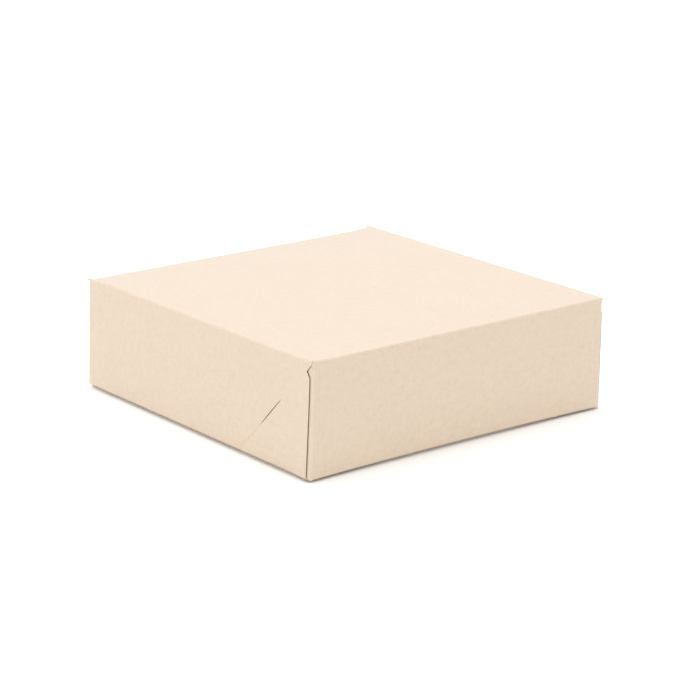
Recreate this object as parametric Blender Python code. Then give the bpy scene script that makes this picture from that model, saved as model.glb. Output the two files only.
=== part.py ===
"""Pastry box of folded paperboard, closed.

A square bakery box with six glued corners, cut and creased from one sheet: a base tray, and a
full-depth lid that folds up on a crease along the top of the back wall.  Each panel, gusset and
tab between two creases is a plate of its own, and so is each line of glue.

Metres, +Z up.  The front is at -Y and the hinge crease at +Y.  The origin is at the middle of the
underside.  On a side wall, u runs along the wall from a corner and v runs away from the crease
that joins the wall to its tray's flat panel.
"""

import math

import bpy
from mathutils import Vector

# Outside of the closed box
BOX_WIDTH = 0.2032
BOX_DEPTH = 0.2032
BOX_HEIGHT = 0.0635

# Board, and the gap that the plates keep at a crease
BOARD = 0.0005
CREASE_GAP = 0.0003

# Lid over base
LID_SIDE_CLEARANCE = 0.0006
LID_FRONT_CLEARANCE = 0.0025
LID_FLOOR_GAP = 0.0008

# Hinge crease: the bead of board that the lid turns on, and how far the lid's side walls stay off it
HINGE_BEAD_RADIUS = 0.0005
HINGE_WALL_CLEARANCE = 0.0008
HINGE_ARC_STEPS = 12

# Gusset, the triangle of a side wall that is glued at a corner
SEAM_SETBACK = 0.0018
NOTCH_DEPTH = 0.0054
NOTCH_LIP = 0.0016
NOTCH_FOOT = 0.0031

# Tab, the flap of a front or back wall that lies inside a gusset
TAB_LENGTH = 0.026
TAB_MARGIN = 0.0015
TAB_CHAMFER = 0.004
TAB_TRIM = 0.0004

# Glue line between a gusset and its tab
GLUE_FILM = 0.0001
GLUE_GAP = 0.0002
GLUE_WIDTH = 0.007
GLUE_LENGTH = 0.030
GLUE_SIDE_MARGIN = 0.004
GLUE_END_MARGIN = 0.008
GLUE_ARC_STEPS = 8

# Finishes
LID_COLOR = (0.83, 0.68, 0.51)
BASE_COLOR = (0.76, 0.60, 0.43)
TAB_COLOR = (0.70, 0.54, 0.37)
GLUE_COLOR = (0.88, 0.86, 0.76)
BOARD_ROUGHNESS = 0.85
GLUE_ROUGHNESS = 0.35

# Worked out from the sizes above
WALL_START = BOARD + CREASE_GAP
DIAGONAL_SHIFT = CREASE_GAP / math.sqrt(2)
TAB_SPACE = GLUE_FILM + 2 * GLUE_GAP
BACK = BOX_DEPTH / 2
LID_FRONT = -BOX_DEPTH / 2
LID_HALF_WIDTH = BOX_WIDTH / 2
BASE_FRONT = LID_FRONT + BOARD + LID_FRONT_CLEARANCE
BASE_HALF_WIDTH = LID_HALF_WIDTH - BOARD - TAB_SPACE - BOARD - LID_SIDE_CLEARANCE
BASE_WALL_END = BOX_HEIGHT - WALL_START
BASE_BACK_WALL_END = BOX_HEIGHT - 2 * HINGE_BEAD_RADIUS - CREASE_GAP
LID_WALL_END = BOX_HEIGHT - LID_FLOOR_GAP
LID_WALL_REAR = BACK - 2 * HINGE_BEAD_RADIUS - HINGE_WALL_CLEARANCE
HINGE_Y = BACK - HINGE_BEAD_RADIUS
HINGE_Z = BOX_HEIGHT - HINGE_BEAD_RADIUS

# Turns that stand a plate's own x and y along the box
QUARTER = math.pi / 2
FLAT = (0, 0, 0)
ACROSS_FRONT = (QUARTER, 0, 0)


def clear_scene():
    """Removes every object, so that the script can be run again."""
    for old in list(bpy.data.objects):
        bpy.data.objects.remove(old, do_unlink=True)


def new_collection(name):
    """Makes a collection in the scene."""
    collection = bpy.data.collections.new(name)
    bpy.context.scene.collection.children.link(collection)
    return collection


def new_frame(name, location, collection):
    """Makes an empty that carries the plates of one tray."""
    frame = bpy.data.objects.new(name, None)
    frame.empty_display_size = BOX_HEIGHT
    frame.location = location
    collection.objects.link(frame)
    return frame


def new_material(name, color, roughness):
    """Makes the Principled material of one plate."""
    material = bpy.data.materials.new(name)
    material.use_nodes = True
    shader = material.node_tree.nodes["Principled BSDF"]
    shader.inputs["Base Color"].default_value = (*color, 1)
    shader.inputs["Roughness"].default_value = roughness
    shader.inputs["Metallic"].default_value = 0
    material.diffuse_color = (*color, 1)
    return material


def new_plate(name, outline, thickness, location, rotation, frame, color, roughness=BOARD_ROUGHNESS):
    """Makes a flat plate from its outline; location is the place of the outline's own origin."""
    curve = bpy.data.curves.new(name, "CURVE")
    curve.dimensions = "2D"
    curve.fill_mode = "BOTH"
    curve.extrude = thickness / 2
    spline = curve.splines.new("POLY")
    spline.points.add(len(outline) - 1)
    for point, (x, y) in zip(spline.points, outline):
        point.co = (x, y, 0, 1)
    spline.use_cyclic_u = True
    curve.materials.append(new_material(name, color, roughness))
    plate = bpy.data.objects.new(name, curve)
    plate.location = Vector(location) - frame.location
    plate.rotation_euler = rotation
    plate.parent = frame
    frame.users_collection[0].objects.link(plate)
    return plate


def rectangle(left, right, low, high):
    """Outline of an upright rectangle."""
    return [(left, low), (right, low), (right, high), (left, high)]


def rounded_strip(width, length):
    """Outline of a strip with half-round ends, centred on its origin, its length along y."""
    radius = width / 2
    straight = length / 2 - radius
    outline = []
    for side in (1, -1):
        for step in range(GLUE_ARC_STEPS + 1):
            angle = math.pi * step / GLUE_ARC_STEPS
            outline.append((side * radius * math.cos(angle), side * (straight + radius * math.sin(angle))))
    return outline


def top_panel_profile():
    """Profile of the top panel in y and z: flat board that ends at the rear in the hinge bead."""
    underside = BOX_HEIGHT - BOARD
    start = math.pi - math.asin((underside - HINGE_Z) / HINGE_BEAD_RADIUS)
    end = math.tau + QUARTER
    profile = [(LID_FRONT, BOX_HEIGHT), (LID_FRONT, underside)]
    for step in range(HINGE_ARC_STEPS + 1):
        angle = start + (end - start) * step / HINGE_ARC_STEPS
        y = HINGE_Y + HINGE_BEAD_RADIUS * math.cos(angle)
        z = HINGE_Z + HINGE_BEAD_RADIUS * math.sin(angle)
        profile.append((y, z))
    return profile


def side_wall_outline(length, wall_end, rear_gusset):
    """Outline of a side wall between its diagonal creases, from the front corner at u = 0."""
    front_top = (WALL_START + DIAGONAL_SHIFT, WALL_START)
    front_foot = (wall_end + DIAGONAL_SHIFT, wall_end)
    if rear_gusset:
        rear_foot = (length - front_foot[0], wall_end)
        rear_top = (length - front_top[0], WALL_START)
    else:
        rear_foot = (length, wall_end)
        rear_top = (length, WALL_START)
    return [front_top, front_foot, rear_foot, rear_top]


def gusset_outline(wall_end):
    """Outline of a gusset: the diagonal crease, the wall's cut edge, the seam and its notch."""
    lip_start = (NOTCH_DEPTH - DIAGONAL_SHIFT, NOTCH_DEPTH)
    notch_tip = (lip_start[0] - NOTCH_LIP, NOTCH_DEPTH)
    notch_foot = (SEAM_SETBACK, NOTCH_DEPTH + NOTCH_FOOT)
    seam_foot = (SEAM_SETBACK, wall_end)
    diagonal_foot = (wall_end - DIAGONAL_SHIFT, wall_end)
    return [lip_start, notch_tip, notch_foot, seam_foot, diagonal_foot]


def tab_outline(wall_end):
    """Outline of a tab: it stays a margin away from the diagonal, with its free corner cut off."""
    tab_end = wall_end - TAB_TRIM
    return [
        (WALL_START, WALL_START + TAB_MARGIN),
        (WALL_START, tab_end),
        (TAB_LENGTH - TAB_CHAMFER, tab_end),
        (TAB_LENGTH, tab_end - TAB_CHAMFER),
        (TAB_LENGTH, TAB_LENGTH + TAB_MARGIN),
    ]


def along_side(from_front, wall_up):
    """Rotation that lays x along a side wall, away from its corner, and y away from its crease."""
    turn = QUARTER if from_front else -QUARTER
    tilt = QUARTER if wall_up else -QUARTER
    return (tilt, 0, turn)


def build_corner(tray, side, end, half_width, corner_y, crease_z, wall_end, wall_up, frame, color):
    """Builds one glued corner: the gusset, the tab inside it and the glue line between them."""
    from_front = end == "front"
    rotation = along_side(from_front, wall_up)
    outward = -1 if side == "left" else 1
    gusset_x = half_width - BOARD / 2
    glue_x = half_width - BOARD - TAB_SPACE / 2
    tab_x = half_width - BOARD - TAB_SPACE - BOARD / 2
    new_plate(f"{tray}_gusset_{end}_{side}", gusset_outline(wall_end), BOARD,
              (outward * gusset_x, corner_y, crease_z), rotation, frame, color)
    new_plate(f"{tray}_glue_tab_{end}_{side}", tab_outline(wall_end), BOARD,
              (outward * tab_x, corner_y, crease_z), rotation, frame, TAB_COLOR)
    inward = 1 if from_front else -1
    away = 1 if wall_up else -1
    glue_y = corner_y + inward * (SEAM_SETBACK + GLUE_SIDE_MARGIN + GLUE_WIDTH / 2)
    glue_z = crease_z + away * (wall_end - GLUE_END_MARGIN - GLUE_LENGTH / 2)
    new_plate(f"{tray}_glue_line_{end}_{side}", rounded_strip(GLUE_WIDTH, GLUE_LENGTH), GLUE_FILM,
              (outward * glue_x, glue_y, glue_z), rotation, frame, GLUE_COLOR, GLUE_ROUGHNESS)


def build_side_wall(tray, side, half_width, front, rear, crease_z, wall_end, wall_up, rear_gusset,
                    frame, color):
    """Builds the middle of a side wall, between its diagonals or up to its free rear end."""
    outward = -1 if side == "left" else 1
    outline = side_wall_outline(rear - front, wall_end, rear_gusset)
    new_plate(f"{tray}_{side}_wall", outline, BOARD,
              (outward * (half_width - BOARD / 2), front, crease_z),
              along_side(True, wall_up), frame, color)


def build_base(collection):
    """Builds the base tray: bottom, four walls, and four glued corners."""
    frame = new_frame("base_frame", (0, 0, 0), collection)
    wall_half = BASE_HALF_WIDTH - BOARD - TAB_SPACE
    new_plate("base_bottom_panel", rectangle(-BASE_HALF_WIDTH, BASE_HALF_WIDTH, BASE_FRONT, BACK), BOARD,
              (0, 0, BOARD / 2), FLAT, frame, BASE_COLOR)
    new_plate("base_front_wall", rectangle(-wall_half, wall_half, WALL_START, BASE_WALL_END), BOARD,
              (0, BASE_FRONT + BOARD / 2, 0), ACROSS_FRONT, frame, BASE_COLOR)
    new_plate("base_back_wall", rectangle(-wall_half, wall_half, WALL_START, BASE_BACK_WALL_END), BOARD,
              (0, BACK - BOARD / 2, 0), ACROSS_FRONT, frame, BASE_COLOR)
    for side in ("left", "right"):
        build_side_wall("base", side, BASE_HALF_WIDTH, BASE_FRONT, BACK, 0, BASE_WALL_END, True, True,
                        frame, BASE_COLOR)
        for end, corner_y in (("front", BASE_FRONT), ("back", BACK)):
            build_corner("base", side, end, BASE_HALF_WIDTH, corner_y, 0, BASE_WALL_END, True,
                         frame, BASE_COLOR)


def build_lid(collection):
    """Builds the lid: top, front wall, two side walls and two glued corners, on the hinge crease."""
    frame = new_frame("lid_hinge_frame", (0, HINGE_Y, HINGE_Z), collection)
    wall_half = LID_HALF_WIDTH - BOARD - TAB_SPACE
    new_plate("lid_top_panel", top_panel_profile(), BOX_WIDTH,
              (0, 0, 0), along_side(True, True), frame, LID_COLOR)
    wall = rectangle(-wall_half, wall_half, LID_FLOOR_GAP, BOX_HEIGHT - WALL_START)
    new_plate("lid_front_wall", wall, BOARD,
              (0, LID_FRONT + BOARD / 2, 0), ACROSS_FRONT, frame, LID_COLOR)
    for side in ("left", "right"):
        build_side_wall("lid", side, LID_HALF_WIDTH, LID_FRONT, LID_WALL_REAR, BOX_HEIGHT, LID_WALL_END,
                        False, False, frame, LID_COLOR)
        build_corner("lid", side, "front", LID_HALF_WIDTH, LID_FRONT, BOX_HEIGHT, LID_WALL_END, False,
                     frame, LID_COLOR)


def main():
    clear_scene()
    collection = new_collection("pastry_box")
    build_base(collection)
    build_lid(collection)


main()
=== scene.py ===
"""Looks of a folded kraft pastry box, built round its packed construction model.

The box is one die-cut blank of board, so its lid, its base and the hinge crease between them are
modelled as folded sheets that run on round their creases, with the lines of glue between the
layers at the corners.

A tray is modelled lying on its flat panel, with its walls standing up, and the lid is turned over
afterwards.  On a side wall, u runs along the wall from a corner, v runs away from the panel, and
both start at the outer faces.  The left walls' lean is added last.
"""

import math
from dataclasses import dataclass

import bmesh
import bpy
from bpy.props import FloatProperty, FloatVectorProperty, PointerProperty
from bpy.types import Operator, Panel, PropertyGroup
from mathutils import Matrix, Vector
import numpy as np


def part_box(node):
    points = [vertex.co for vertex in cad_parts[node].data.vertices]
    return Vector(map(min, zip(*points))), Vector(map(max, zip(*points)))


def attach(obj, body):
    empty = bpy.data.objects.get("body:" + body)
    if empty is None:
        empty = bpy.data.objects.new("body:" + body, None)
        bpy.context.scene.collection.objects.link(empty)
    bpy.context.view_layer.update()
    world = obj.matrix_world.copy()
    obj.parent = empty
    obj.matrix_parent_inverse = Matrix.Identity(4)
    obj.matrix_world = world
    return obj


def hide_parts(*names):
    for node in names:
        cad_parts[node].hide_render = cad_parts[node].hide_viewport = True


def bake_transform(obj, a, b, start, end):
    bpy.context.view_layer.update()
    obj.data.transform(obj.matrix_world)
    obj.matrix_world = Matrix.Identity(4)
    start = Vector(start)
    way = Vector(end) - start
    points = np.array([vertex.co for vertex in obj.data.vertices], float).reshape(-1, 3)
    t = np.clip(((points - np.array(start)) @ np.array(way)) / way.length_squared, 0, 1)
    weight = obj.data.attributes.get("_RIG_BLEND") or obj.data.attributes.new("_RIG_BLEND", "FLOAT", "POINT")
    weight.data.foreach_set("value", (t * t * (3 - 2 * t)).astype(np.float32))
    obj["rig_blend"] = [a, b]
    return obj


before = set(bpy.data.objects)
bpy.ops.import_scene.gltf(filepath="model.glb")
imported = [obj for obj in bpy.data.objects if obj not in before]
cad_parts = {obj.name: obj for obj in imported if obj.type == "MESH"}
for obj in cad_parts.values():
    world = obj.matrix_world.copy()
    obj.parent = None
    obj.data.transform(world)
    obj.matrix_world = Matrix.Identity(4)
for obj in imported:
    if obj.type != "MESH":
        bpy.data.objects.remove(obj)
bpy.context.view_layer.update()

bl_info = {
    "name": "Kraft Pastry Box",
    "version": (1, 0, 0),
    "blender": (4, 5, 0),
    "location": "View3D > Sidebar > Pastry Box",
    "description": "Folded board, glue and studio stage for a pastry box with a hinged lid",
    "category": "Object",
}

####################

WHAT THE TASK REQUIRES: Restate the first line and every line after it, word for word, stopping once the line with "from mathutils import Vector" is done.

THE COMPLETED TASK:
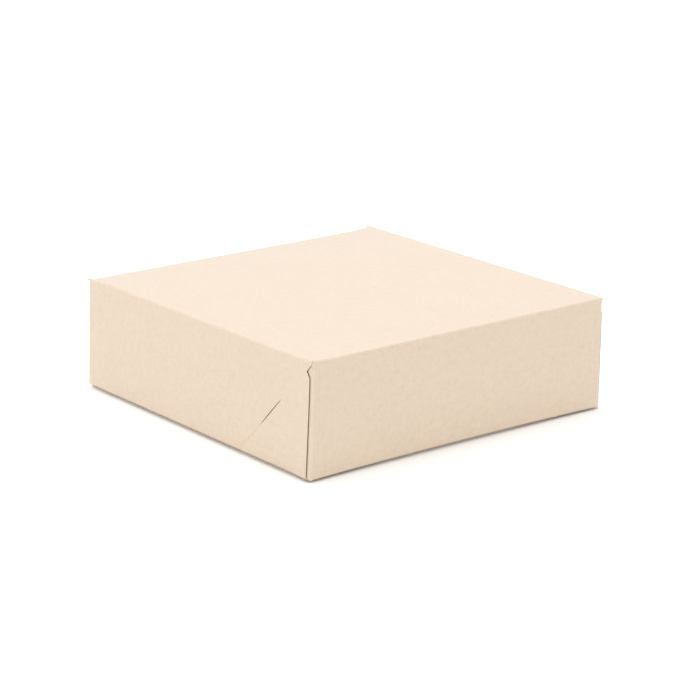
Recreate this object as parametric Blender Python code. Then give the bpy scene script that makes this picture from that model, saved as model.glb. Output the two files only.
=== part.py ===
"""Pastry box of folded paperboard, closed.

A square bakery box with six glued corners, cut and creased from one sheet: a base tray, and a
full-depth lid that folds up on a crease along the top of the back wall.  Each panel, gusset and
tab between two creases is a plate of its own, and so is each line of glue.

Metres, +Z up.  The front is at -Y and the hinge crease at +Y.  The origin is at the middle of the
underside.  On a side wall, u runs along the wall from a corner and v runs away from the crease
that joins the wall to its tray's flat panel.
"""

import math

import bpy
from mathutils import Vector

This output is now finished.